- _Given instruction_:
Copy out exactly the lines from the first line of the material below through the line containing "from math import", and nothing beyond them.

------ Information supplied ------

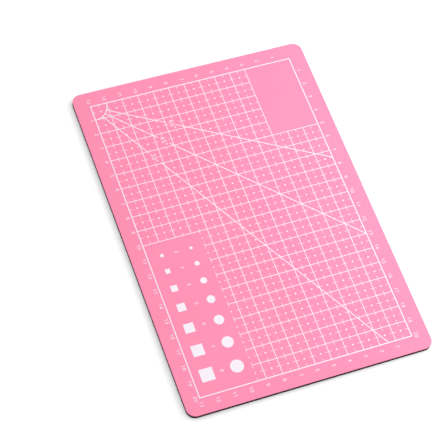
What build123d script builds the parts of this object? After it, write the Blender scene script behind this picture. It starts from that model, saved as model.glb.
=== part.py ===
from build123d import *

import os
from math import atan2, cos, degrees, radians, sin

# Self healing cutting mat, A5: a soft face ply, a hard core and a soft backing, with a white print.
#
# Millimetres. +X runs along the long side, +Y along the short side, +Z up. The origin is on the
# underside at the middle of the mat. The print is laid out in sheet coordinates: u along the long
# side and v along the short side, from the lower left corner of the printed frame.

os.makedirs("parts", exist_ok=True)

# ---- sheet -------------------------------------------------------------------------------------
MAT_LENGTH = 220.0
MAT_WIDTH = 150.0
CORNER_RADIUS = 5.5
BOTTOM_SKIN = 0.3  # soft backing ply
CORE = 2.4  # hard ply that keeps the mat flat
TOP_SKIN = 0.3  # soft ply that takes the cuts
THICKNESS = BOTTOM_SKIN + CORE + TOP_SKIN
EDGE_ROUND = 0.2  # rolled edge that die cutting leaves on the soft plies

# ---- print -------------------------------------------------------------------------------------
INK = 0.05  # height the ink stands above the face ply
PRINT_OFFSET = (0.15, -0.35)  # the print stands a little off the middle of the sheet
GRID_LENGTH = 200.0
GRID_WIDTH = 130.0
CELL = 10.0
FRAME_LINE = 0.6
GRID_LINE = 0.4
TICK_LINE = 0.25
TICK_REACH = 2.0  # from the middle of a line to the end of its tick
DOT_DIAMETER = 1.05
ANGLE_LINE = 0.5
ARC_RADIUS = CELL
SMALLEST_DEPOSIT = 0.03  # mm2; a sliver left beside an angle line would not print

PANEL_LENGTH = 50.0  # unprinted panel in the upper left corner
PANEL_BOTTOM = 100.0
GAUGE_LEFT = 100.0  # size gauges in the lower right corner
GAUGE_TOP = 35.0 - TICK_LINE / 2
GAUGE_SIZES = (2, 3, 4, 5, 6, 7, 8)
SQUARE_ROW = 8.7
NUMERAL_ROW = 17.7
DISC_ROW = 26.7

# angle, where its line breaks for the label, middle of its numerals, half tick the label leaves out
ANGLES = (
    (30, 47.5, 56.9, (44.3, 25.7), (41.1, 25.0)),
    (45, 45.8, 53.5, (34.5, 35.0), (38.9, 35.0)),
    (60, 46.9, 53.0, (24.8, 43.8), (28.9, 45.0)),
)

DIGIT = 2.2  # height of the numerals round the edge
ANGLE_DIGIT = 2.9
GAUGE_DIGIT = 2.2
PEN = 0.12  # stroke width, and the next two, as shares of the height
DIGIT_WIDTH = 0.62
DIGIT_STEP = 0.86  # from one numeral to the next
DEGREE_RING = (1.16, 0.40, 0.115)  # place from the middle of the numerals, and radius

LONG_ROW_LOW = -2.4  # middle height of the numerals below and above the frame
LONG_ROW_HIGH = GRID_WIDTH + 2.75
SHORT_ROW_LEFT = -3.7
SHORT_ROW_RIGHT = GRID_LENGTH + 3.8
SHORT_ROW_DROP = 0.28  # their numerals stand this far below the grid line they name

SHEET = Plane(
    origin=(PRINT_OFFSET[0] - GRID_LENGTH / 2, PRINT_OFFSET[1] - GRID_WIDTH / 2, THICKNESS)
)


# ---- numerals ----------------------------------------------------------------------------------
def pen_line(start, end, pen):
    """A straight pen stroke with round ends."""
    run, rise = end[0] - start[0], end[1] - start[1]
    length = (run**2 + rise**2) ** 0.5
    middle = ((start[0] + end[0]) / 2, (start[1] + end[1]) / 2)
    with Locations(middle):
        SlotCenterToCenter(length, pen, rotation=degrees(atan2(rise, run)))


def pen_arc(centre, radius, start, sweep, pen):
    """A curved pen stroke with round ends; angles in degrees."""

    def on(r, angle):
        return (centre[0] + r * cos(radians(angle)), centre[1] + r * sin(radians(angle)))

    outer, inner, end = radius + pen / 2, radius - pen / 2, start + sweep
    with BuildLine() as outline:
        CenterArc(centre, outer, start, sweep)
        CenterArc(centre, inner, start, sweep)
        Line(on(outer, start), on(inner, start))
        Line(on(outer, end), on(inner, end))
    make_face(outline.edges())
    with Locations(on(radius, start), on(radius, end)):
        Circle(pen / 2)


def pen_ring(centre, radius, pen):
    """A closed round stroke."""
    with Locations(centre):
        Circle(radius + pen / 2)
        Circle(radius - pen / 2, mode=Mode.SUBTRACT)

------

- _Correct answer_:
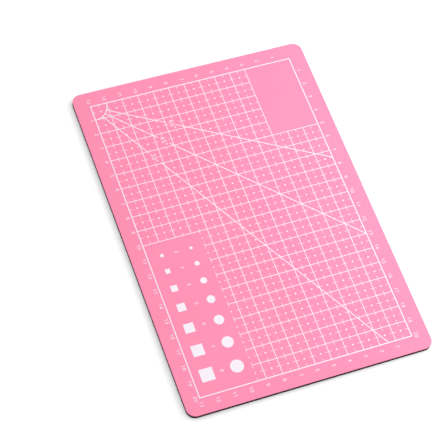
What build123d script builds the parts of this object? After it, write the Blender scene script behind this picture. It starts from that model, saved as model.glb.
=== part.py ===
from build123d import *

import os
from math import atan2, cos, degrees, radians, sin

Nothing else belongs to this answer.